The interbank market structure is not a transparent exchange; most deals are bilateral and private. However, regulators have pushed for greater transparency. Post-trade reporting is now required for many interbank derivatives and repo trades, with firms reporting details (price, volume, counterparty) to trade repositories within hours of execution.

Pre-trade transparency in the interbank market is minimal. Banks quote rates to counterparties and brokers, but these quotes are not published before a trade. The closest to pre-trade transparency are rate fixing panels — groups of banks that submit borrowing rates to administrators (now SOFR for dollars), which compile a median or trimmed-mean rate published daily. But these are post-transaction snapshots, not live pre-trade quotes.

Systemic Risk and Interbank Market Freezes

When banks lose confidence in each other’s solvency, the interbank market can seize. Lenders refuse to extend credit at any reasonable rate, and borrowers cannot roll over maturing loans.

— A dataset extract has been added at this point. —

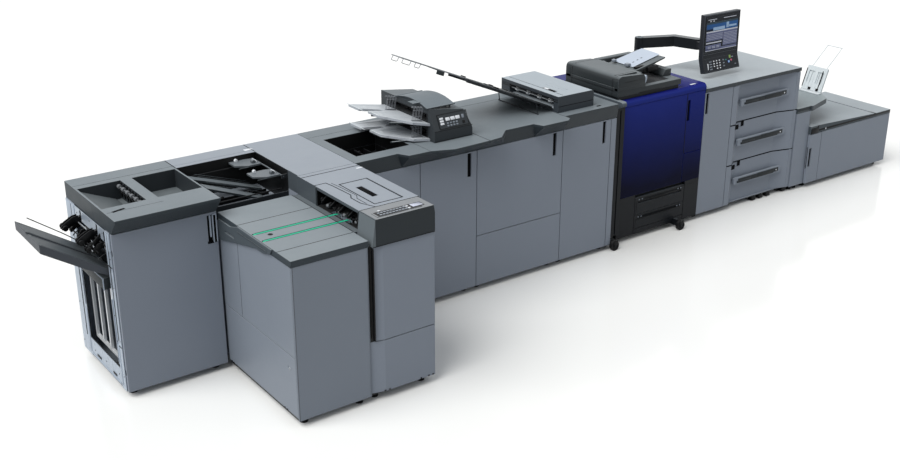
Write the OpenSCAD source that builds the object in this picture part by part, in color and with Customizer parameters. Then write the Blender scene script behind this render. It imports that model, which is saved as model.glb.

This was the central risk in 2008: Lehman Brothers’ failure shattered counterparty confidence, causing credit spreads in the interbank market to widen sharply and lending to halt. The Fed and Treasury had to inject capital directly and guarantee certain interbank transactions to unfreeze the market.

Interbank market dysfunction has real economic consequences. If banks cannot finance themselves cheaply and reliably, they pull back lending to customers, credit tightens, and the real economy slows. The Federal Reserve monitors interbank credit spreads closely as an early warning signal of systemic stress.